И хотя тогда ленинградцы не знали об этой людоедской директиве, но по поведению фашистов они понимали, что именно такая участь ждет любимый город и всех его жителей.
Такова была общая обстановка на Ленинградском фронте в сентябре 1941 года. На ее фоне хорошо высвечивается жизнь нашей семьи и всех ленинградцев в окруженном врагами городе.
Обстановка в городе и вокруг него продолжала ухудшаться. Мы это чувствовали, как говорится, на своей шкуре. В начале сентября немцы приступили к артиллерийским обстрелам Ленинграда, а вскоре начались постоянные воздушные налеты, днем и ночью. Сила и интенсивность бомбардировок постепенно наращивалась.
Немцы сбрасывали на город зажигательные бомбы и бомбы большого калибра весом до 1000 килограммов, а также бомбы замедленного действия.
Одна такая бомба попала в недалеко расположенный от нас четырехэтажный дом. Бомба пробила крышу, однако не взорвалась и застряла где-то на уровне третьего этажа. Было выставлено оцепление, которое не подпускало людей близко. Тем не менее, собралось много любопытных, преимущественно детей. Саперы пытались извлечь взрыватель. Все понимали, что это смертельно опасная работа. Только на второй день им удалось выполнить свою задачу. Некоторое время обезвреженная бомба лежала на земле. Весом она была не менее 500 килограммов, а может быть и более. Она была похожа на огромную ужасную акулу. Я, как и каждый из собравшихся, представлял, что произойдет, если такое страшилище взорвется рядом.
Между тем, бомбы падали с неба все чаще и чаще.

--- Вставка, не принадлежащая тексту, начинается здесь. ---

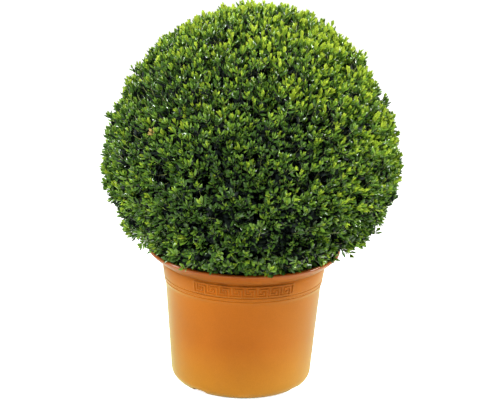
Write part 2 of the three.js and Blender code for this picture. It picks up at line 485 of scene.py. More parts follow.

С объявлением воздушной тревоги мы всем семейством быстро собирались и спешили в бомбоубежище, расположенное в подвале госпиталя. Это помещение было огромным, с низкими сводчатыми потолками. Пока мы с маленькими братьями добирались до бомбоубежища, в него спускали с верхних этажей госпиталя раненых бойцов. И к нашему прибытию подвал был уже полностью ими заполнен.
Тяжело раненые лежали на носилках, те, которые могли ходить, приносили с собой табуретки и сидели на них, кому табуреток не доставалось, – сидели на холодном полу. От скопления народа было очень душно.
В скудном освещении мелькали халаты медсестер, раздавались стоны, просьбы раненых. Периодически в дверях возникала фигура очередного прибывшего в подвал раненого. Как правило, он сразу провозглашал: «смоленские есть?» Или, допустим, «брянские есть?» Получив из какого-то угла ответ, сразу направлялся туда. И в этом углу начиналась оживленная беседа. Традиция землячества в годы войны среди русских людей была очень развита.
Меня удивляло, что раненые говорили о чем угодно, но только не о войне. Я пытался задавать им вопросы о том, где кто из них был ранен, как они воевали, но в основном все отвечали неохотно. Возможно, это было связано с общей тяжелой обстановкой на фронте. Хвалиться было нечем. Гораздо охотнее они сами любили разговаривать с нами, детьми, задавали вопросы о нашем житье-бытье, интересовались, кто из родных воюет на фронте. Изредка мы получали от них подарки – то кусочек сахара, то какой-то сухарик.
Все это происходило на фоне постоянных взрывов. Иногда бомбы взрывались так близко, что все массивное старинное здание госпиталя ходило ходуном.
Мои первые самые сильные воспоминания о пережитом страхе в период ленинградской блокады связаны именно с этими фашистскими ночными бомбардировками города в сентябре 1941 года. До сих пор живы в памяти картины, как мы с мамой и маленькими братьями, сжавшись в комочек, сидим на полу в углу бомбоубежища среди множества таких же людей, застывших в ужасе от ожидания возможного попадания бомбы и мгновенной смерти. В такие моменты наступало трудно объяснимое ощущение общности своей судьбы с судьбами стоящих, сидящих и лежащих на носилках раненых, больных, истощенных взрослых и детей. Наверное, такое же чувство переживают пассажиры авиалайнера, обнаружившие, что их самолет падает и они находятся на пороге смерти. При этом каждый их них надеется на чудо, которое спасет их.